The test tracks in question couldn’t be more different, ranging from the epic stadium rock of The Killers to the electronic soul of James Blake and disco-influenced glitz of Daft Punk, but switching to the Mojo certainly made the process easier. Telling the two audio files apart is very much a case of listening for relatively subtle aural clues – the attack of a hi-hat, the airy sheen of a vocal or some realistic-sounding reverb – but where I genuinely found it quite tough to discern those elements with the MacBook’s built-in soundcard, the Mojo made the job quicker and easier.


In fairness, I correctly recognised the lossless tracks ten out of ten times for The Killers and nine times out of ten for the Daft Punk track on both the internal soundcard and the Mojo, but on the James Blake track, differences that were near-indistinguishable on the internal soundcard became entirely obvious once I plugged in the Mojo. My score leapt from six correct to another ten out of ten. What’s more, I was able to complete the tests on the Mojo far quicker, with the lossless and compressed tracks sounding more noticeably different. This isn’t in the realms of confirmation bias – the Mojo is audibly better.


It might be affordable by audiophile standards, but the rest of us will still baulk at the cost of the Chord Mojo. Splash out on a worthy pair of headphones, and you’ll be lucky to get much change from £600. Set your sights on more exotic partners, and the price will float effortlessly upwards and beyond the £2,000 mark. The sky really is the limit. Well, that and your bank balance.
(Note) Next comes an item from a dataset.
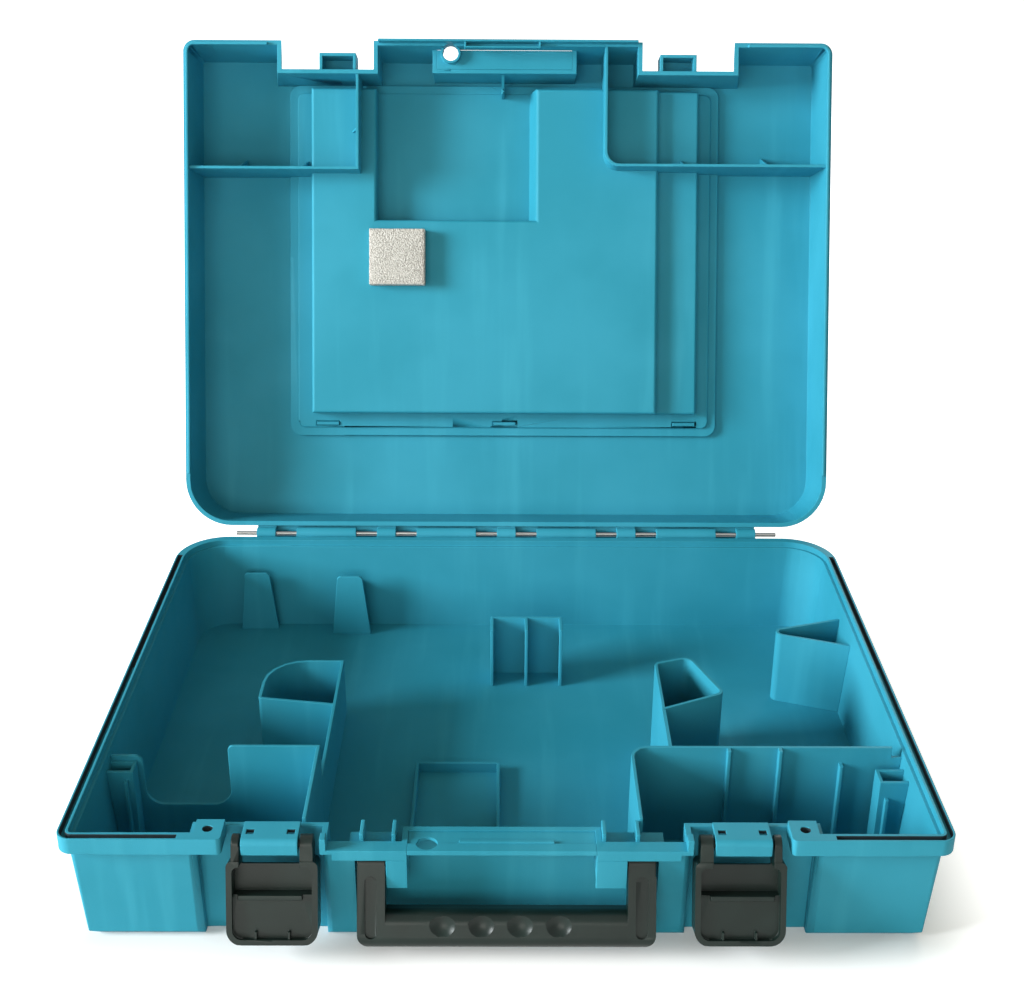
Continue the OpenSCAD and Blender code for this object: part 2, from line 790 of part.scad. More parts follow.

But this is perhaps the key to the Mojo’s appeal: for many people, the Chord Mojo will end up being the go-to device for everything music-related, be that through headphones or speakers, via a laptop or a smartphone, sitting in the living room or crammed onto a transatlantic flight. Regardless of whether it’s powering a modest pair of headphones or feeding an exotic hi-fi setup, the Mojo is never out of its depth. If you’re looking for the ultimate in portable sound quality, then you can probably stop here – the Chord Mojo has got it nailed.